While activists decried Murkowski’s amendment as an attack on the Clean Air Act, advocates for the amendment say the EPA is acting like a rogue agency. Nicolas Loris, a research assistant at The Heritage Foundation’s Roe Institute for Economic Policy Studies, said the EPA is beginning the process “of imposing costly and environmentally questionable CO2 cuts by using the Clean Air Act. … Mandating more miles-per-gallon increases the cost of buying a new car and makes them less safe.”
Adam Lee, president of Lee Auto Malls, disagreed, saying the endangerment finding makes sense for auto manufacturers. He opposed the Murkowski amendment while speaking at Wednesday’s press event, invoking the memory of Maine Sen. Ed Muskie, a renowned Maine Democratic congressman and environmentalist.
“We need to protect our air and water, we need cars to get better gas mileage, we need to use less oil and gas, and we need to import less oil from abroad,” Lee said. “Doing these things may or may not cost us more money. … Some things are worth paying for. If Ed Muskie could see this, he would roll over in his grave.”
In an interview, Lee explained that he’s one of the few auto dealers speaking up for the EPA regulations and related mileage standards for automobiles.

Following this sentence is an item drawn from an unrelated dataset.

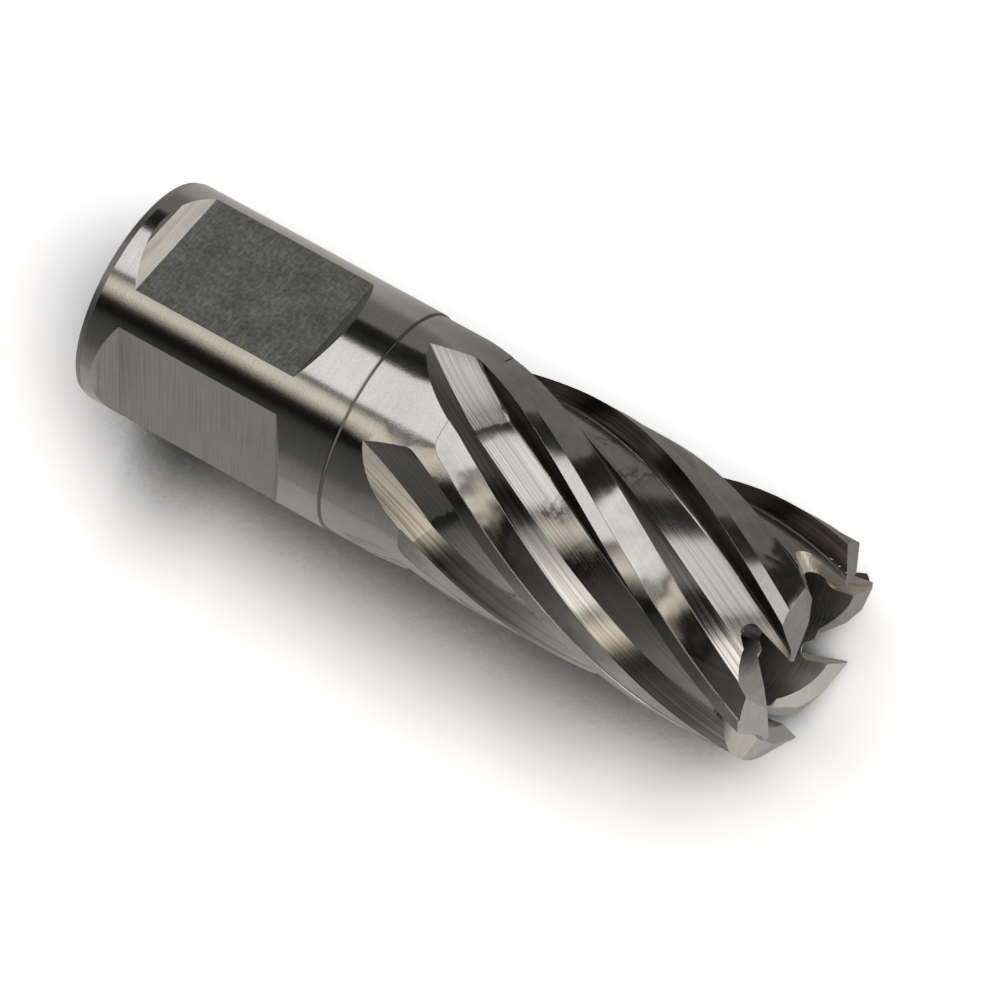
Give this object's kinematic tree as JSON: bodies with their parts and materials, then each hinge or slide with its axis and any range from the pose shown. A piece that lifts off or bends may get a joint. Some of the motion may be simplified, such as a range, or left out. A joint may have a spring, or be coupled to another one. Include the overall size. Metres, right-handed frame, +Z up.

“It’s an unusual position to take because for whatever reason there don’t seem to be many auto dealers who feel a need to speak out on this,” Lee said. “However, I’ll say the auto manufacturers agree. They do not want to see this pass either because they worked very hard to come up with a national standard last year, a new fuel economy standard. … They feel they got the compromises they needed to make themselves comfortable.”
Beyond today’s vote on the Murkowski amendment, groups are looking long-range at clean-energy legislation.
At 11:30 a.m. Saturday at the Portland Public Library, Operation Free will host a town hall meeting with top retired military leaders and veterans, along with local elected officials, “to discuss the connection between climate change and national security, and call for passage of comprehensive climate and energy legislation.”